I frankly get the impression that you’re lying through your teeth. But let’s not jump to conclusions. Perhaps you’d like to post some evidence that Axel Bojanowski really is known as a Geraldo Rivera type of journalist? I, for one, am not going to take your word for it.
it’s comical that metamars spews this nonsense on a day when five degree higher than normal sea temperatures are causing horrendous damage.
as predicted by people who know about these things. They’re called Scientists.
don’t bother respond to me please metamars, I can’t be bothered digging through your growing mass of pseudo science cherry picked and always wrong.
Cause is one thing – and who pays for it?
According to Romney all of this should privatized, too.
http://thinkprogress.org/climate/2011/06/14/244973/mitt-romney-federal-disaster-relief-for-tornado-and-flood-victims-is-immoral-makes-no-sense-at-all/
You got me, man. I got that scrambled, turned around and upside-down. I should have said that Geraldo Rivera is the Alex B of journamalism. Thanks for keeping me honest. That’s why we’re all here, right?
Depends on whether you like what a man owned and operated by the dirty-energy billionaires has to say.
Metamars’ schtick is well known to real scientists and their allies, as it’s a common trick of conservatives, Republicans, and other bought-off or massively deluded persons like 9/11 “truthers”. It’s called the “Gish Gallop”, named for a creationist who uses this tactic.

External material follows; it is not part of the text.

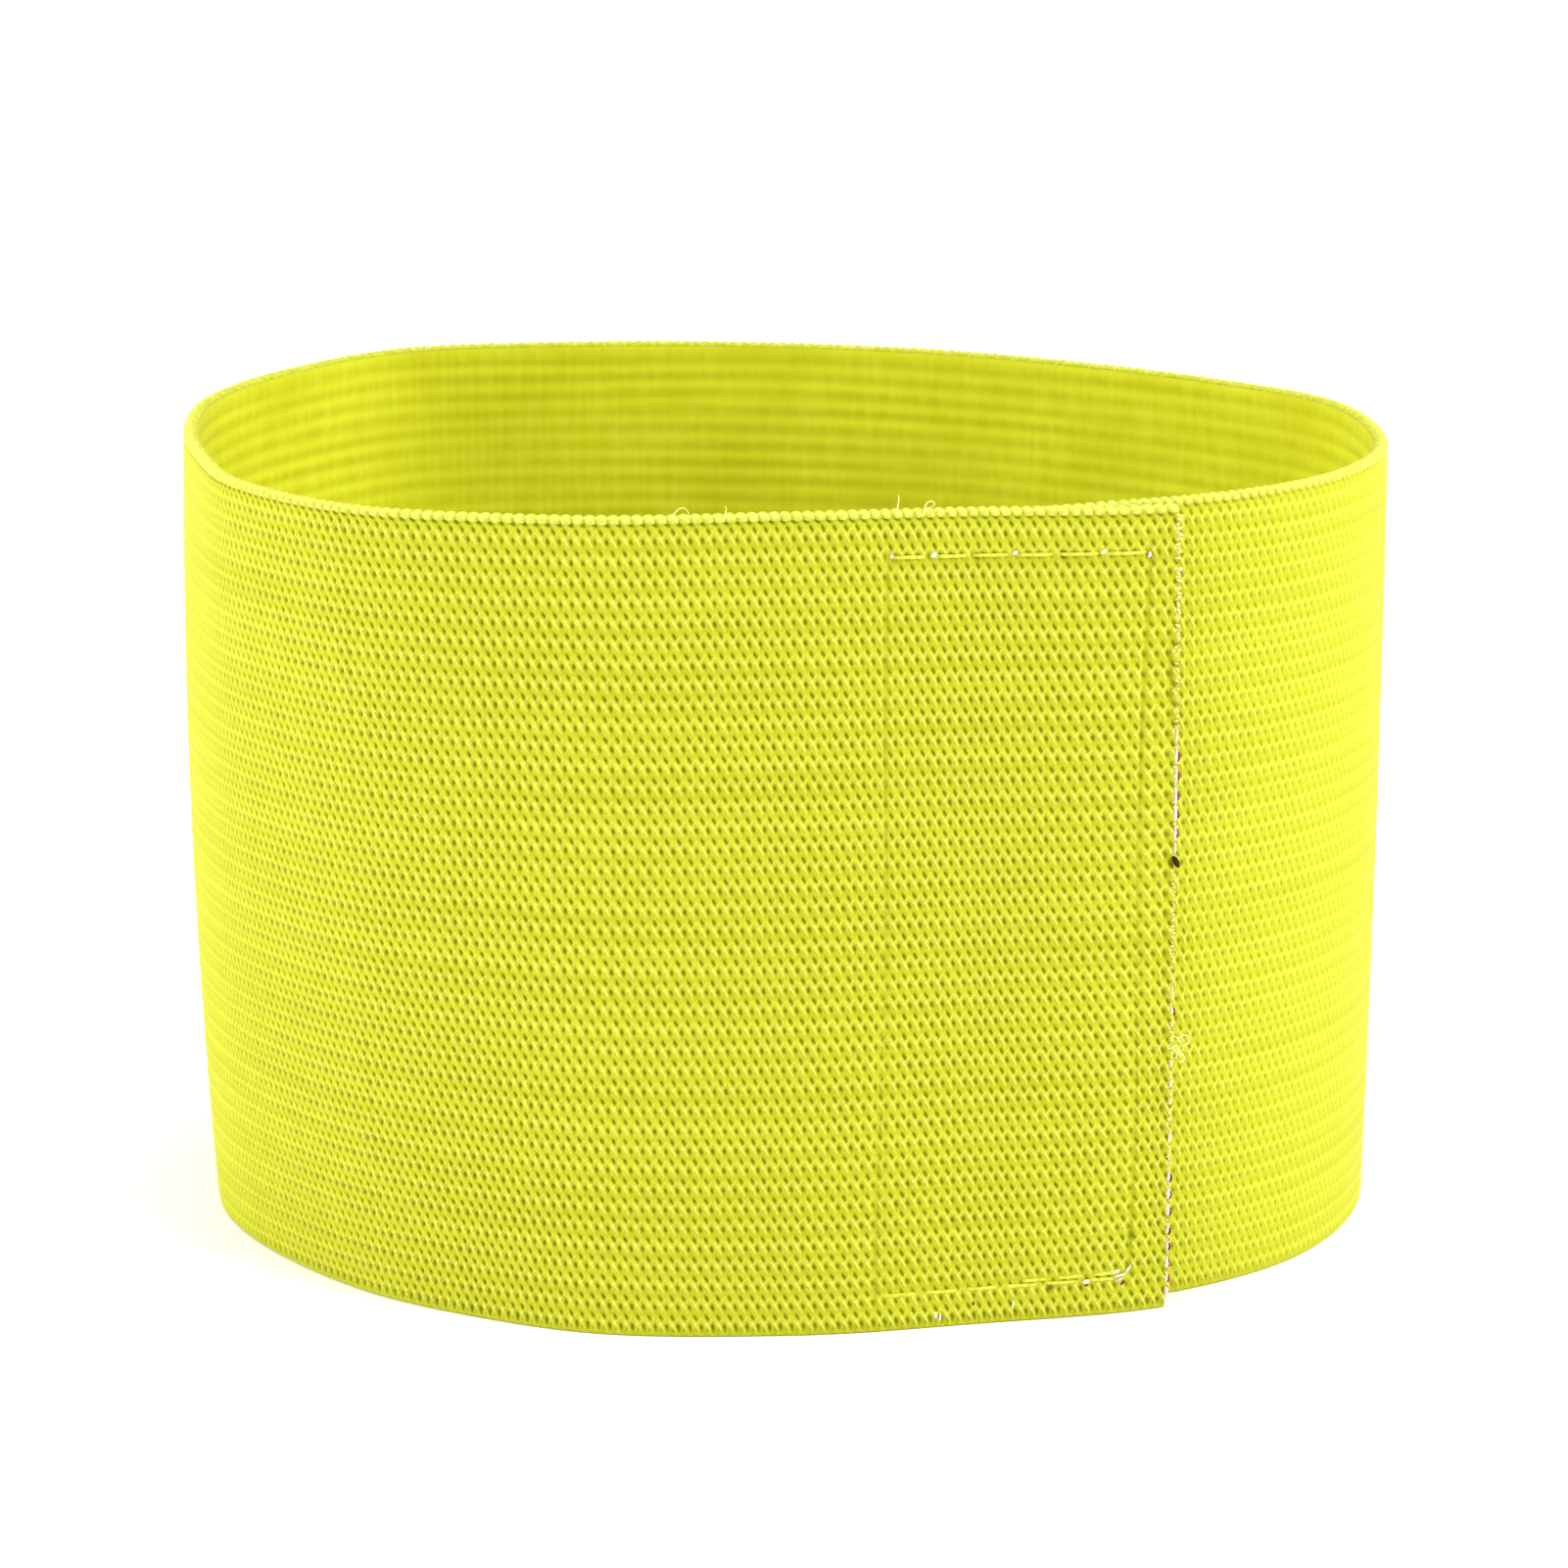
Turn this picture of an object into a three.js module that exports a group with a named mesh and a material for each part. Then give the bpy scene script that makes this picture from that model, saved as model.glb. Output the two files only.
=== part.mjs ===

Simply put, the Gish Gallop involves spewing so many lies and/or misrepresentations at once, and so many particularly shameless lies and/or misrepresentations at once, that not only is refuting them all with documented fact quite time-consuming (being that it’s a lot quicker and easier to make something up than it is to thoroughly refute it), but the outrage caused by the utter shamelessness of the tactic’s user often makes its victims speechless, or nearly so.
Paul Ryan tried to use the Gish Gallop on Joe Biden in the vice-presidential debate — and Biden defeated him by the simple expedient of laughing at him:
Meanwhile:
http://www.huffingtonpost.com/2012/10/12/paul-ryan-stimulus-funds_n_1962163.html?1350075036
http://americablog.com/2012/10/nyt-romney-abolish-fema.html
Yes, but I find it useful to point out that the primary source of the infinite amounts of denialist BS is not religious dogma but is instead a deliberately fabricated pool of disinformation funded by fossil fuel billionaires for the sole purpose of extending their power and, increasingly as of late, avoiding responsibility for their actions.